If you suspect the behavior is ongoing, you may consider installing some kind of keylogging software that will capture every keystroke your spouse types. This may be the only way to preserve instant messages, and it may be the only way to hold onto e-mails that are stored on services like Yahoo!, Hotmail, and Gmail, because they don’t exist on the hard drive, only on the remote server. Before you do, however, make sure you visit with your attorney to confirm that the steps you’re taking are legal. Installing the software may be illegal in several states, especially if you are not the owner of the computer.
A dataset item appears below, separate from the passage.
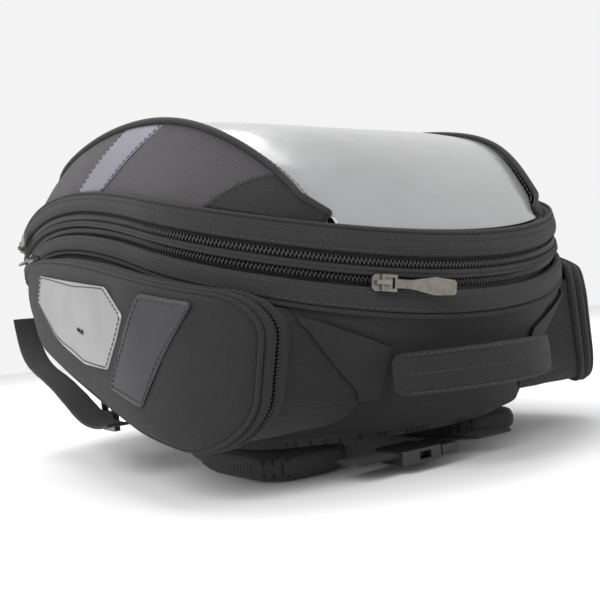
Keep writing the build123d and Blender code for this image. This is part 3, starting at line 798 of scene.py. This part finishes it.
def make_body():
    body_sheet("body_cloth", 0.2, BINDING_TOP + 1.0, 34, "wrap", ("body_shell",), 0.9)
    body_sheet("body_inner_cloth", 3.4, BINDING_TOP + 1.0, 30, "lining", ("body_lining",), 0.7)


# ------------------------------------------------------------------ side pockets
def pocket_boundary(side, count=260):
    """Pocket outline from the side, in millimetres, evenly spaced, with its normals."""
    name = "left" if side < 0 else "right"
    mesh = NODES[f"pocket_flap_{name}"].data
    flat = np.array([(v.co.y / MM + MIDDLE_Y, v.co.z / MM) for v in mesh.vertices])
    hull = convex_hull(flat)
    steps = np.hypot(*(np.roll(hull, -1, axis=0) - hull).T)
    place = np.concatenate(([0.0], np.cumsum(steps)))
    wrapped = np.vstack((hull, hull[:1]))
    at = np.linspace(0.0, place[-1], count, endpoint=False)
    loop = np.column_stack([np.interp(at, place, wrapped[:, axis]) for axis in (0, 1)])
    ahead = np.roll(loop, -2, axis=0) - np.roll(loop, 2, axis=0)
    normals = np.column_stack((ahead[:, 1], -ahead[:, 0]))
    return loop, normals / np.hypot(*normals.T)[:, None]


def convex_hull(points):
    """Anticlockwise convex hull of 2-D points."""
    ordered = sorted(map(tuple, np.round(points, 3)))

    def chain(source):
        out = []
        for point in source:
            while len(out) > 1:
                (ax, ay), (bx, by) = out[-2], out[-1]
                if (bx - ax) * (point[1] - ay) - (by - ay) * (point[0] - ax) > 0:
                    break
                out.pop()
            out.append(point)
        return out[:-1]

    return np.array(chain(ordered) + chain(ordered[::-1]))


def face_x(y, grow):
    """X of the pocket's wrapped face at Y, this far outside the plan outline."""
    return half_width_at(max(y, POCKET_FRONT_Y), grow)


def pocket_ring(name, side, section, body, material, hides=()):
    """Sweep an (outward, along the bag's X) section round the pocket's edge."""
    loop, normals = pocket_boundary(side)
    points = []
    uvs = []
    for index, ((y, z), (ny, nz)) in enumerate(zip(loop, normals)):
        for k, (out, rise) in enumerate(section):
            points.append((side * face_x(y, POCKET_ZIP + rise), y + ny * out, z + nz * out))
            uvs.append((index * 0.0026, k * 0.0012))
    obj = new_object(name, points, grid_faces(len(loop), len(section), True, True), material, uvs)
    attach(obj, body)
    if hides:
        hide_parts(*hides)
    return obj


def pocket_frames(side, out, rise, pitch, across=False):
    """Evenly spaced frames along the pocket's edge."""
    loop, normals = pocket_boundary(side)
    line = []
    outs = []
    for (y, z), (ny, nz) in zip(loop, normals):
        line.append((side * face_x(y, POCKET_ZIP + rise), y + ny * out, z + nz * out))
        outs.append((0.0, ny, nz))
    line.append(line[0])
    outs.append(outs[0])
    return curve_frames(line, outs, pitch, across)


def flap_shape(side):
    """Bulging flap face: rings from the zip line inwards, then the padded middle."""
    loop, _ = pocket_boundary(side)
    centre = loop.mean(axis=0)
    insets = [0.0, 0.0, 0.3, 1.0, 2.2, 4.0, 6.4, 9.4, 13.0, 17.0, 22.0, 28.0, 35.0]
    rises = [2.9, 4.2, 5.2, 6.0, 6.6, 7.0, 7.3, 7.5, 7.6, 7.8, 8.0, 8.2, 8.3]
    shrinks = [0.18, 0.34, 0.50, 0.66, 0.82]
    points = []
    for inset, rise in zip(insets, rises):
        for y, z in loop:
            away = hypot(y - centre[0], z - centre[1])
            points.append(flap_point(side, *drawn_in((y, z), centre, 1 - inset / away), rise))
    for shrink in shrinks:
        for y, z in loop:
            away = hypot(y - centre[0], z - centre[1])
            share = (1 - insets[-1] / away) * (1 - shrink)
            points.append(flap_point(side, *drawn_in((y, z), centre, share), rises[-1]))
    points.append(flap_point(side, *centre, rises[-1]))
    count = len(loop)
    rows = len(insets) + len(shrinks)
    faces = grid_faces(rows, count, False, True)
    faces += fan_faces(rows, count, len(points) - 1)
    return points, faces


def flap_point(side, y, z, rise):
    """Point on the flap, this high over the zip line, with soft unevenness."""
    soft = 0.5 * wobble((0.0, y, z), 30.0, side) + 0.25 * wobble((0.0, y, z), 11.0, side)
    height = rise + soft * min(rise / 8.0, 1.0)
    return (side * face_x(y, POCKET_ZIP + height), y, z)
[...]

Many cell phone companies keep records of their customers’ specific calling activity, but only for 2-3 months. If you suspect your spouse is having an affair, talk to your lawyer now. It may be advisable for your lawyer to proceed with filing the divorce just so you can subpoena your spouse’s cell phone records and get usable data.
Stick To What You Know
Judges have learned over time to discount what one spouse thinks about what the other spouse did and why, so this is not going to be about your saying what you think your spouse did. It’s about presenting evidence the judge can understand. Avoid making inferences or guesses unless your lawyer asks you to make them. Focus on what you know and can prove to the judge.
Keep the Kids Out
I can’t think of anything crueler to a child than asking that child to help prove that Mom or Dad is cheating. Well yes, I guess there are crueler things, but not many. Just don’t go there. Even if your kid has the goods and is willing to testify, the consequences are devastating. If proving adultery requires the testimony or participation of your child, it’s rarely worth it.